Inheritance diagram for Sleipnir::CPST:
Sleipnir::CPSTImpl

Public Member Functions

 CPST (size_t iArity)
 Initializes a new PST over an alphabet of the given size.
void RemoveRCs (float dPenaltyGap, float dPenaltyMismatch, CPST &PSTOut) const
 Constructs a new PST containing only a single strand of the current PST by finding the best alignment of contained sequences and their reverse complements.
void Add (const std::string &strSequence, const CPST &PST, int iOffset)
 Add the given string and strings from the given PST to the current PST, with an optional character offset between the two.
void Add (const std::string &strOne, const std::string &strTwo, int iOffset)
 Add the given strings to the current PST, with an optional character offset between them.
void Add (const std::string &strSequence, size_t iOffset=0)
 Add the given string to the current PST, with an optional character offset relative to the PST's root.
void Add (const CPST &PST, size_t iOffset=0)
 Add the strings from the given PST to the current PST, with an optional character offset relative to the current PST's root.
float GetMatch (const std::string &strTarget, size_t iOffset=0) const
 Returns the match score of the PST against the given string, with an optional offset.
size_t GetDepth () const
 Returns the maximum length over all strings in the PST.
std::string GetMotif () const
 Returns a string representation of the PST.
float Align (const std::string &strSequence, float dPenaltyGap, float dPenaltyMismatch, float dCutoff, int &iOffset) const
 Returns the best alignment score of the given string against all strings in the PST, using the requested penalties, maximum score, and offset.
float Align (const CPST &PST, float dPenaltyGap, float dPenaltyMismatch, float dCutoff, int &iOffset) const
 Returns the best alignment score of strings in the given PST against strings in the current PST, using the requested penalties, maximum score, and offset.
bool Open (const std::string &strPST)
 Adds the given PST encoded in string form to the current PST.
bool GetPWM (CFullMatrix< uint16_t > &MatPWM, const char *szSymbols) const
 Retrieves a PWM approximately equivalent to the current PST.
size_t Integrate () const
 Counts the number of possible discrete strings encoded by the PST.
bool Simplify ()
 Simplifies the current PST by removing all subtrees occurring at relatively low frequency.

Detailed Description

Represents a probabilistic suffix tree (PST) containing zero or more overlapping strings in a weighted manner.

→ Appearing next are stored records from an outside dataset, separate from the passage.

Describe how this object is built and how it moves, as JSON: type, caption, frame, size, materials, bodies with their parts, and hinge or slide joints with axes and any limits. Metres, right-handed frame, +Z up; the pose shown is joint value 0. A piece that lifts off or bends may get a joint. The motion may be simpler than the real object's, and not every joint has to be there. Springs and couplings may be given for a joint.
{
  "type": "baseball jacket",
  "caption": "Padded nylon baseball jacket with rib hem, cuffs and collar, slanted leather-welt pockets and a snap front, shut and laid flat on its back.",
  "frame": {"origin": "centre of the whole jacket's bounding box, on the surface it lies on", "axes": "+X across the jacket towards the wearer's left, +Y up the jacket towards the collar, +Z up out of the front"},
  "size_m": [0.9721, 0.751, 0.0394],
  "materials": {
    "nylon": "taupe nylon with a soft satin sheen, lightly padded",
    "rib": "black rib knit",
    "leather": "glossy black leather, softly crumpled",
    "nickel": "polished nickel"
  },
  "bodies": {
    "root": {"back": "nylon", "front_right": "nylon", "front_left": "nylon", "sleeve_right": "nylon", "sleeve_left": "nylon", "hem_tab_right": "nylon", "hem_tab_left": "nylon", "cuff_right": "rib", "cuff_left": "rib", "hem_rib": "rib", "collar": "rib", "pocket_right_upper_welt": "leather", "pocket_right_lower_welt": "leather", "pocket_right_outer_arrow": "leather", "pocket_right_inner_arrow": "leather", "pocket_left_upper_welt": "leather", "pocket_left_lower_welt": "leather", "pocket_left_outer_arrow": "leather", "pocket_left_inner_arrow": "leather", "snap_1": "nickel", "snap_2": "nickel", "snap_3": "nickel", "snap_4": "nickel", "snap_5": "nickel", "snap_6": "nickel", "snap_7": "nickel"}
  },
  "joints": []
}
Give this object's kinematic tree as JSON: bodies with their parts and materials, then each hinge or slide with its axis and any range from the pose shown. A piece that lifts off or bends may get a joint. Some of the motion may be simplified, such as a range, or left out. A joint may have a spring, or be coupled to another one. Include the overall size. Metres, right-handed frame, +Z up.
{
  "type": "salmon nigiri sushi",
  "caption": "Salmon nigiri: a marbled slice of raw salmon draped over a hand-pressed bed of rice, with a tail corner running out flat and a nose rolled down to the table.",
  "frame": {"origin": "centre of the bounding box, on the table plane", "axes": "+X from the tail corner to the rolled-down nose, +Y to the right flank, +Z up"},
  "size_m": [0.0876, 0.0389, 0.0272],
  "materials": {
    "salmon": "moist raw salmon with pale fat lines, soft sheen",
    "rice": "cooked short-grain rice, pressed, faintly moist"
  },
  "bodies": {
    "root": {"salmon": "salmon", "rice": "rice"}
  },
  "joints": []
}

A probabilistic suffix tree (PST) represents a set of zero or more weighted strings in an efficient manner. For example, a PST might contain the strings:

 2:AACCGG
 1:AACCT
 1:AACT

indicating that the set contains AACCGG with probability 0.5, AACCT with probability 0.25, and AACT with probability 0.25. A PST encodes such strings as an overlapping tree of characters, which is thus compact in memory and can be compared efficiently against an input string to count the matches of any string in the tree.

Remarks:
CPST is a relatively naive and inflexible (but efficient) implementation of PSTs that should only be used for fixed alphabets containing a small number of characters. It is currently intended for use mainly with CCoalesce.
See also:
CCoalesceMotifLibrary

Definition at line 55 of file pst.h.


Constructor & Destructor Documentation

Sleipnir::CPST::CPST ( size_t  iArity) [inline]

Initializes a new PST over an alphabet of the given size.

Parameters:
iArityMaximum number of unique characters in strings contained in the new PST.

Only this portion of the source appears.